Stocks making the biggest moves in the premarket: Delta, AT&T, Biogen, Netflix, Snap & more
Take a look at some of the biggest movers in the premarket:
Delta Air Lines (DAL) – Delta lost 51 cents per share for the first quarter, less than the 70 cents a share Wall Street had anticipated. Revenue was below forecasts, however, and fell 18% from a year ago. Delta said it expects to receive support from the CARES Act passed by lawmakers, and that the steps it has taken to conserve cash will cut its daily cash-burn rate in half.
AT&T (T) – AT&T reported quarterly earnings of 84 cents per share, a penny a share below estimates. Revenue also missed forecasts. The company said the coronavirus outbreak is clouding its financial outlook, and it has pulled its full-year forecast.

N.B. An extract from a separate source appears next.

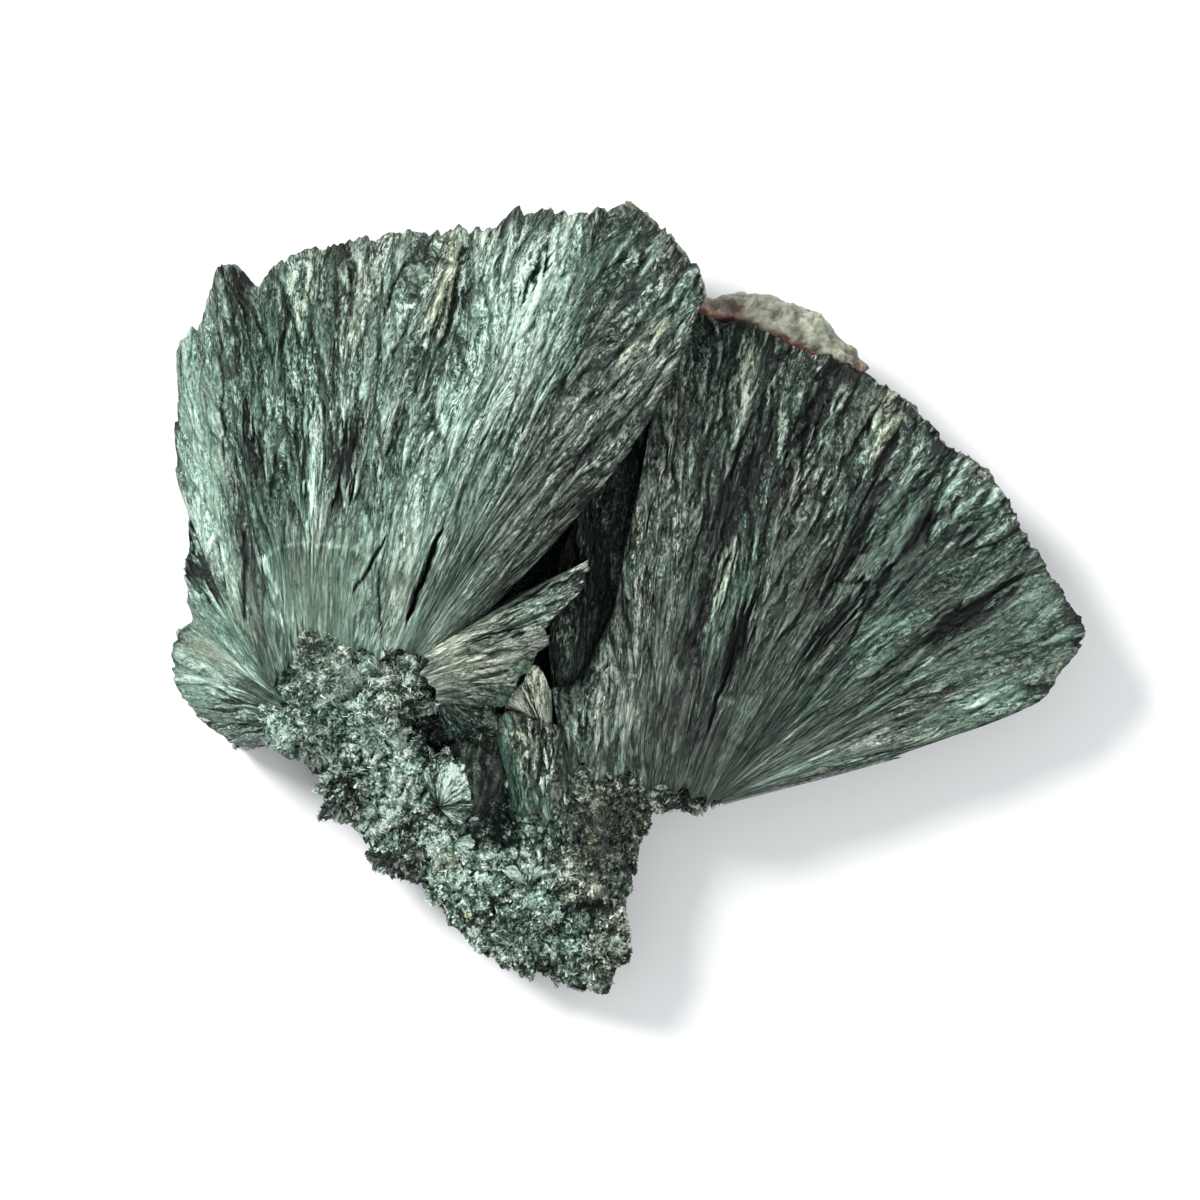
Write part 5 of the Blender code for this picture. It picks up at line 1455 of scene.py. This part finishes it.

Kimberly-Clark (KMB) – The consumer products company earned $2.13 per share for its latest quarter, beating the $1.97 a share consensus estimate. Revenue also beat forecasts, driven by an 11% jump in organic sales, as consumers stocked up on essential items. Kimberly-Clark is withdrawing its full-year forecast due to uncertainties surrounding the Covid-19 pandemic.
Quest Diagnostics (DGX) – Quest said it had begun testing for Covid-19 antibodies in its medical labs, using tests made by Abbott Laboratories (ABT) and a unit of PerkinElmer (PKI). Separately, Quest reported quarterly earnings of 94 cents per share, 5 cents a share above estimates. Revenue also topped expectations. Quest reiterated previous statements that testing volume had fallen sharply in recent weeks.
Biogen (BIIB) – The biotech company reported quarterly earnings of $9.14 per share, beating the consensus estimate of $7.73 a share. Revenue came in above forecasts as well. Biogen said the pandemic had introduced potentially unquantifiable risks to its business but believes compelling opportunities continue to exist in the therapies it is pursuing.
Netflix (NFLX) – Netflix gained nearly 16 million subscribers during the first quarter as pandemic-related stay-at-home orders took hold, nearly double what the video streaming service had predicted. The company said it expected that pace of growth to slow. Netflix also reported an 8 cents a share miss in quarterly profit at $1.57 per share, with revenue essentially in line with expectations.
Chipotle Mexican Grill (CMG) – Chipotle reported quarterly earnings of $3.08 per share, 18 cents a share above estimates. The restaurant chain’s revenue was in line with estimates. An 80% jump in online orders helped blunt the negative impact of the drop in restaurant dining due to the coronavirus outbreak.
Texas Instruments (TXN) – Texas Instruments beat estimates by 24 cents a share, with quarterly profit of $1.24 per share. The chipmaker’s revenue also beat Wall Street forecasts, however the company said the virus outbreak would hit earnings this quarter, forecasting numbers that are below analysts’ projections.
Snap (SNAP) – Snap lost 8 cents per share for its latest quarter, a penny a share wider than analysts were expecting. The social media company reported better-than-expected revenue and surging user numbers, however, as use of its chat app jumped with more people staying at home.
United Airlines (UAL) – United announced a secondary stock offering of more than 39 million shares to raise more than $1 billion. The offering was priced at $26.50 per share, 4.9% below Tuesday’s close.
Chevron (CVX) – Chevron was ordered by the White House to wind down its Venezuela operations by December 1. Chevron is the only major U.S. oil company still operating in Venezuela.
Expedia (EXPE) – Expedia is near a deal to sell a stake to private-equity firms Silver Lake Partners and Apollo Global Management (APO), according to sources. Such a deal would raise about $1 billion, with Expedia seeking to raise funds as the pandemic takes a heavy toll on Expedia’s online travel bookings.
Medtronic (MDT) – Medtronic said revenue had plunged in recent weeks, as hospitals delay elective procedures that use Medtronic’s medical devices.
Macy’s (M) – Macy’s is seeking to raise as much as $5 billion in debt, according to people familiar with the matter who spoke to CNBC. The retailer is not said to be focusing on a bankruptcy option at the current time.
Lyft (LYFT) – Lyft withdrew its 2020 guidance, saying the pandemic is having a negative effect on ride volumes. It said it would reveal detailed actions to weather the virus outbreak in early May.